Random Expert Sampling for Deep Learning Segmentation of Acute Ischemic Stroke on Non-contrast CT
Sophie Ostmeier, Brian Axelrod, Benjamin Pulli, Benjamin F. J. Verhaaren, Abdelkader Mahammedi, Yongkai Liu, Christian Federau, Greg Zaharchuk, Jeremy J. Heit
TL;DR
This study addresses automatic delineation of the ischemic core on non-contrast CT to aid acute stroke triage. It introduces random expert sampling as a training scheme for a benchmark U-Net, trained on three neuroradiologists’ annotations from the DEFUSE 3 cohort and compared to majority voting and inter-expert Agreement.

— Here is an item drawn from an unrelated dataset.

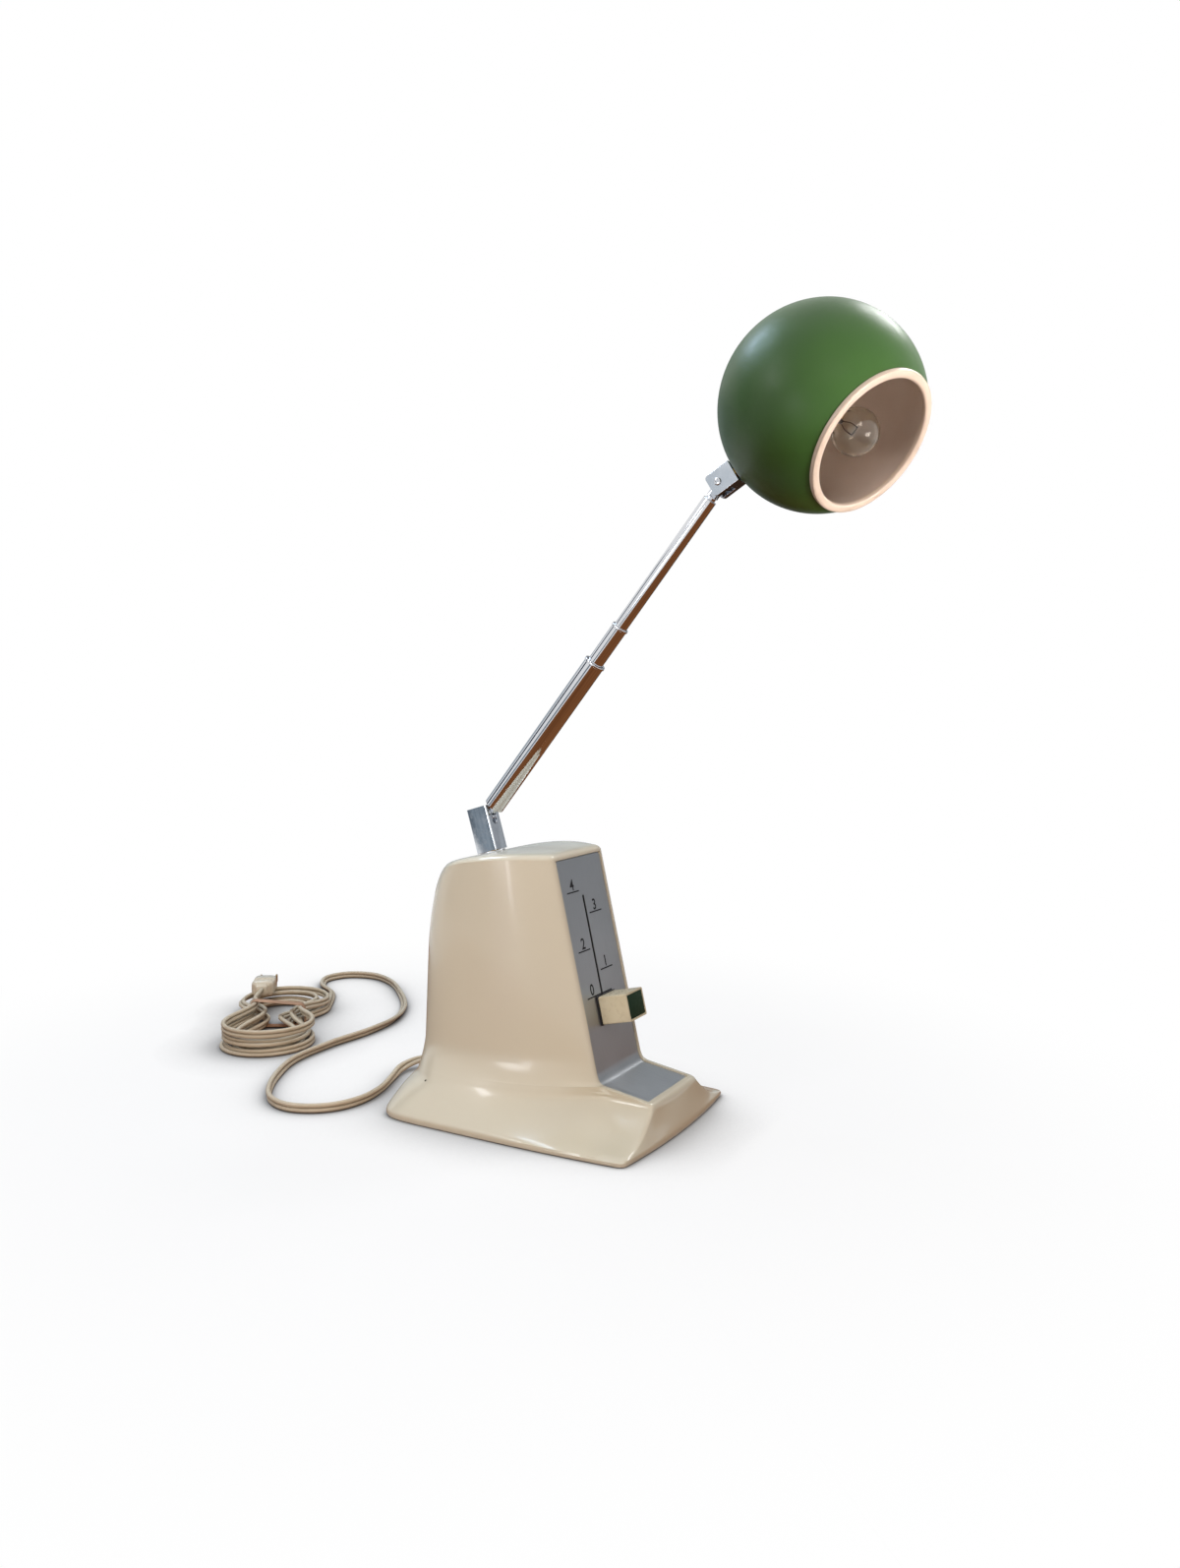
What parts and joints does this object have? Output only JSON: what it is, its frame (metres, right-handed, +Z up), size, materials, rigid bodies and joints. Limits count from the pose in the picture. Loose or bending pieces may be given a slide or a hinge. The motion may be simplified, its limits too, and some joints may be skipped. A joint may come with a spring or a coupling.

Random expert sampling achieves higher agreement with experts than they have among themselves and yields ischemic core volumes that correlate with final infarct volumes and clinical outcomes, performing comparably to CT perfusion in some respects. The approach has potential to enable accurate, reliable NCCT-based triage in less specialized hospitals, potentially expanding access to endovascular therapy by reducing dependence on perfusion imaging, with methodological support provided by bootstrap and cross-validation analyses and supplementary theoretical derivations for the training loss.
Abstract
Purpose: Multi-expert deep learning training methods to automatically quantify ischemic brain tissue on Non-Contrast CT Materials and Methods: The data set consisted of 260 Non-Contrast CTs from 233 patients of acute ischemic stroke patients recruited in the DEFUSE 3 trial. A benchmark U-Net was trained on the reference annotations of three experienced neuroradiologists to segment ischemic brain tissue using majority vote and random expert sampling training schemes. We used a one-sided Wilcoxon signed-rank test on a set of segmentation metrics to compare bootstrapped point estimates of the training schemes with the inter-expert agreement and ratio of variance for consistency analysis. We further compare volumes with the 24h-follow-up DWI (final infarct core) in the patient subgroup with full reperfusion and we test volumes for correlation to the clinical outcome (mRS after 30 and 90 days) with the Spearman method. Results: Random expert sampling leads to a model that shows better agreement with experts than experts agree among themselves and better agreement than the agreement between experts and a majority-vote model performance (Surface Dice at Tolerance 5mm improvement of 61% to 0.70 +- 0.03 and Dice improvement of 25% to 0.50 +- 0.04). The model-based predicted volume similarly estimated the final infarct volume and correlated better to the clinical outcome than CT perfusion. Conclusion: A model trained on random expert sampling can identify the presence and location of acute ischemic brain tissue on Non-Contrast CT similar to CT perfusion and with better consistency than experts. This may further secure the selection of patients eligible for endovascular treatment in less specialized hospitals.